Define $K_z^-(n) = \lbrace t p \mid p \in K_z^-, t \in [n-1,n] \rbrace$ for $n \in \mathbb{N}$. Then $\bigcup_{n=1}^\infty K_z^-(n) = H_z^- \cup \lbrace 0 \rbrace$.

Similarly we obtain an admissible $\phi_z^+$ and sets $K_z^+(n) \subset H_z^+ \cup \lbrace 0 \rbrace$ with analogous properties.
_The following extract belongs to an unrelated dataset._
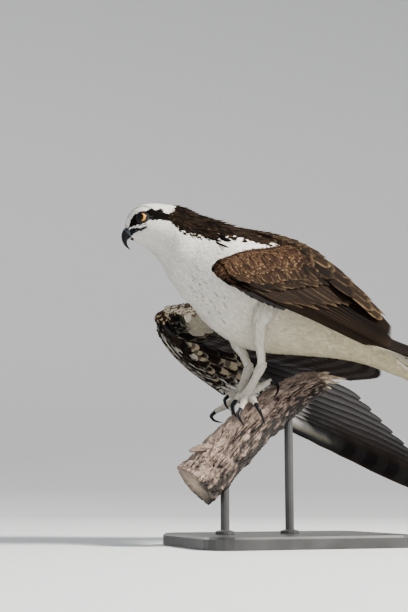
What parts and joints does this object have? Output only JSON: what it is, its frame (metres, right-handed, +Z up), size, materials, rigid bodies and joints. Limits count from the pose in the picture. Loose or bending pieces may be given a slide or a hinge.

Do the same to obtain the obvious $\phi_x^\pm, \phi_y^\pm$ and $K_x^\pm(n), K_y^\pm(n)$.

On $S^2(12(n-1),12(n-1)+1)$ define $\phi_z^-(n)(p) = (\lVert p \rVert - 11(n-1)) \phi_z^-(\frac{p}{\lVert p \rVert})$. This is an admissible map such that $K_z^-(n) \subset \phi_z^-(n)(S^2(12(n-1),12(n-1)+1))$. Note that for $n = 1$ we obtain $S^2(12(n-1),12(n-1)+1) = S^2(0,1)$ = closed ball with center $0$ and radius $1$.

On the spheric shells $S^2(12(n-1) + 2,12(n-1)+ 3)$ define $\phi_z^+(n)$ similarly based on $\phi_z^+$. Do the same on $S^2(12(n-1) + 4,12(n-1)+ 5)$ based on $\phi_x^-$, on $S^2(12(n-1) + 6,12(n-1)+ 7)$ based on $\phi_x^+$, on $S^2(12(n-1) + 8,12(n-1)+ 9)$ based on $\phi_y^-$, on $S^2(12(n-1) + 10,12(n-1) + 11)$ based on $\phi_y^+$.

This gives an admissible map $f: \bigcup_{k=1}^\infty S^2(2k-2,2k-1) \to \mathbb{R}^3$ which is surjective by construction.

On the intermediate spheric shells $S^2(2k-1,2k)$, $k \in \mathbb{N}$, use admissible extensions to get an admissible surjective map $F : \mathbb{R}^3 \to \mathbb{R}^3$.